El humo que busca crear ambiente ominoso entra a destiempo, demasiado visible y ruidoso al centro del escenario, más en cualidad de fiesta de sonidero que de obra de teatro, perdiendo su capacidad perturbadora, y el espectro japonés es literalmente una botarga de Sadako, con maquillaje y peluquería de fiesta de disfraces, más que una propuesta propia de El Sótano y verdaderamente macabra en su diseño. Eso sí, sus intérpretes (que pudieran ser varios, me imagino) lo dan todo en esta acrobacia del poltergeist maligno y son los verdaderos responsables de hacer de El Sótano mínimo un show entretenido cada que se aparecen en cualquier parte de la sala o escenario.
El diseño de audio que pudiera haber rescatado mucho de lo descuidado en otras áreas, termina por ser el cuchillo que se clava al final en un cuerpo ya herido. Los ruidos que tendrían que venir del sótano suenan por todo el teatro sin mayor búsqueda de localizarlos como algo que viene de abajo; las voces y susurros entran en absoluta cacofonía estridente no desde esta posibilidad omnipresente de lo sobrenatural, pero como si se hubiera caído un plato al piso, sólo rompiendo con el ambiente pero sin ningún tipo de estrategia, de colocación, de exploración.

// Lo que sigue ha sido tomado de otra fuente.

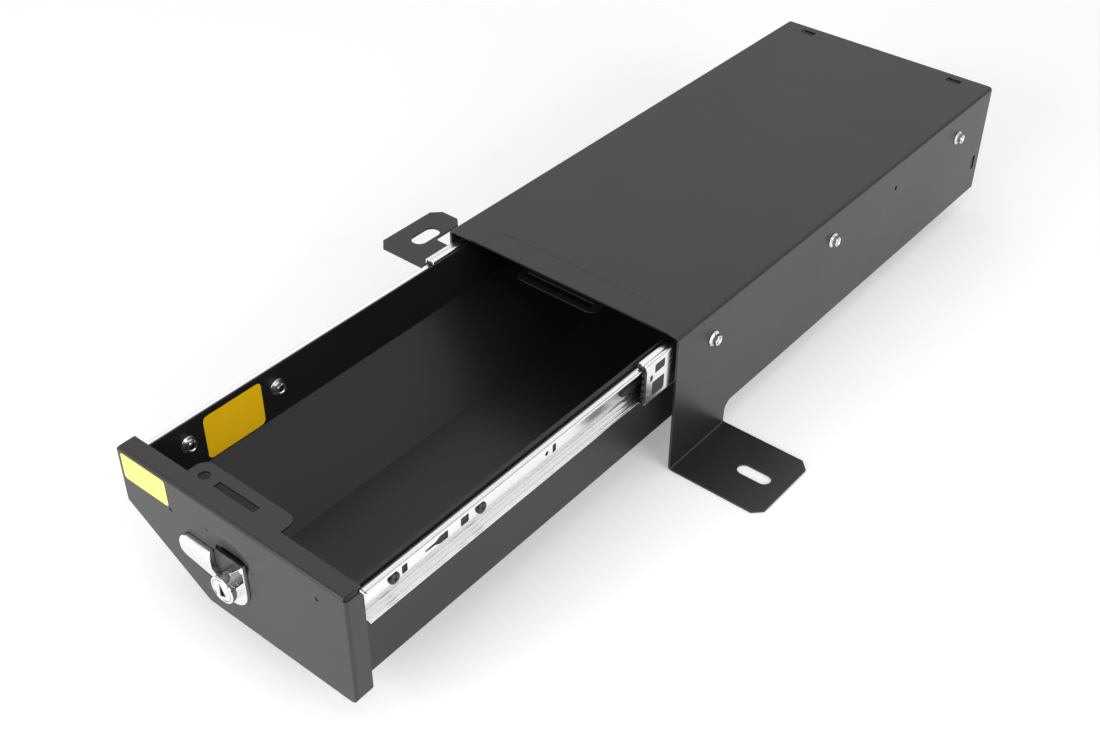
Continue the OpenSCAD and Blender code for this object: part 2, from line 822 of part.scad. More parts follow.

Es frustrante ir al teatro para descubrir que lo que se está presentando no es un proyecto de pasión, no late detrás de él ningún corazón, es meramente una coraza ornamentada con bisutería para poder cobrar un boleto caro que ni siquiera hace el esfuerzo por ocultar que subestima muchísimo a su audiencia. Sí, el terror no es un género fácil. Tal vez asustar en teatro, desde los verdaderos motivos del horror, sea de las cosas más difíciles que un montaje pueda lograr, pero El Sótano no lo intenta. Está cómoda con salir a gritar «¡Boo!» desde detrás de la puerta. Un truco constante de feria que termina por dar más miedo cuando uno recapacita en que para mucha gente que la ve de forma primeriza, eso es todo lo que es el teatro.